Friday, July 26, 2013

León Ferrari, a Fond Farewell


Two Argentines from Buenos Aires, Jorge Mario Bergoglio and León Ferrari, are in the news this week, but for different reasons. Bergoglio is drawing international headlines for his travels through Brazil, while Ferrari is the subject of obituaries, but the two men are inextricably linked.
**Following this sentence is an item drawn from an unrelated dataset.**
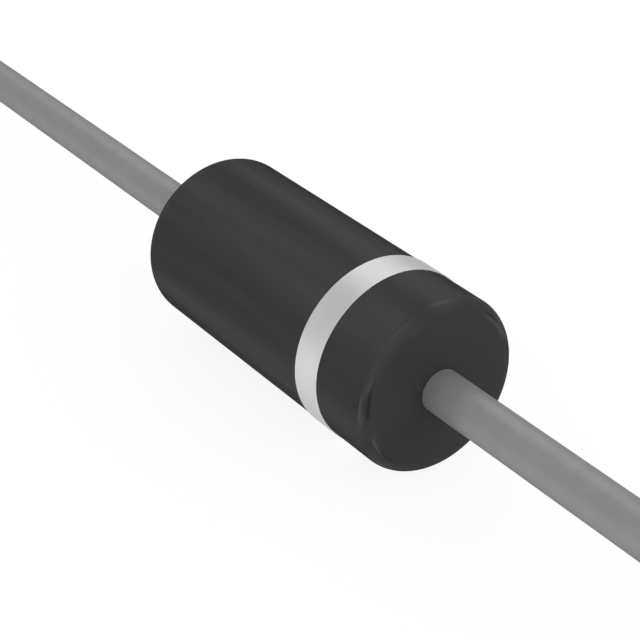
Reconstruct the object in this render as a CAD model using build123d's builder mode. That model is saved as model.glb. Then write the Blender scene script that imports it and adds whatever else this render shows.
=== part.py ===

Bergoglio, a relatively spry 76-year-old better known as Pope Francis, is touring South America's largest and most populous country in hopes of reinvigorating Roman Catholicism where it’s fading fast, despite having the largest nominal adherence in the western hemisphere. Even given the difficulty of obtaining foreign currency in Argentina, many Argentine Catholics are making pilgrimages to their northern neighbor to view the first South American pope.
Ferrari, who died in Buenos Aires yesterday at the age of 92, is a good example of why the church is struggling. His father built churches and painted their frescos in Italy and Buenos Aires for a living, but the son assaulted religious hypocrisy with gusto – his prize-winning masterwork La Civilización Occidental y Cristiana (Western and Christian Civilization, pictured above) began as an almost topical protest against the Vietnam War in 1965, but in the interim it’s become an enduringly eloquent statement about the contradictions of political and ecclesiastical power.
So powerful was Ferrari’s work that in 2004, when the Centro Cultural Recoleta hosted a retrospective of his portfolio, the then Cardinal Bergoglio filed a lawsuit against it and protesting Catholics vandalized some of the exhibits; after a brief closure, it reopened to record-breaking attendance. As the photograph above shows, the lines outside were long - the exhibit rooms could not accommodate everybody at the same time.

I had the good fortune to meet Ferrari in his Retiro apartment shortly thereafter, and he was amused by the controversy. Before I left, he gave me a booklet of his poems which, unfortunately, I seem to have misplaced, but I’ll be looking for it again today. Even if I had the opportunity to meet Mr. Bergoglio one-on-one, I’m not sure I’d bother, but I’ll always be glad to have met a gracious, good-humored and unassuming artist like León Ferrari. Given his beliefs (or lack of them, in this case), “Adios” is certainly not an appropriate salutation, but he deserves to be remembered and respected for his contributions to Argentine and global art and culture.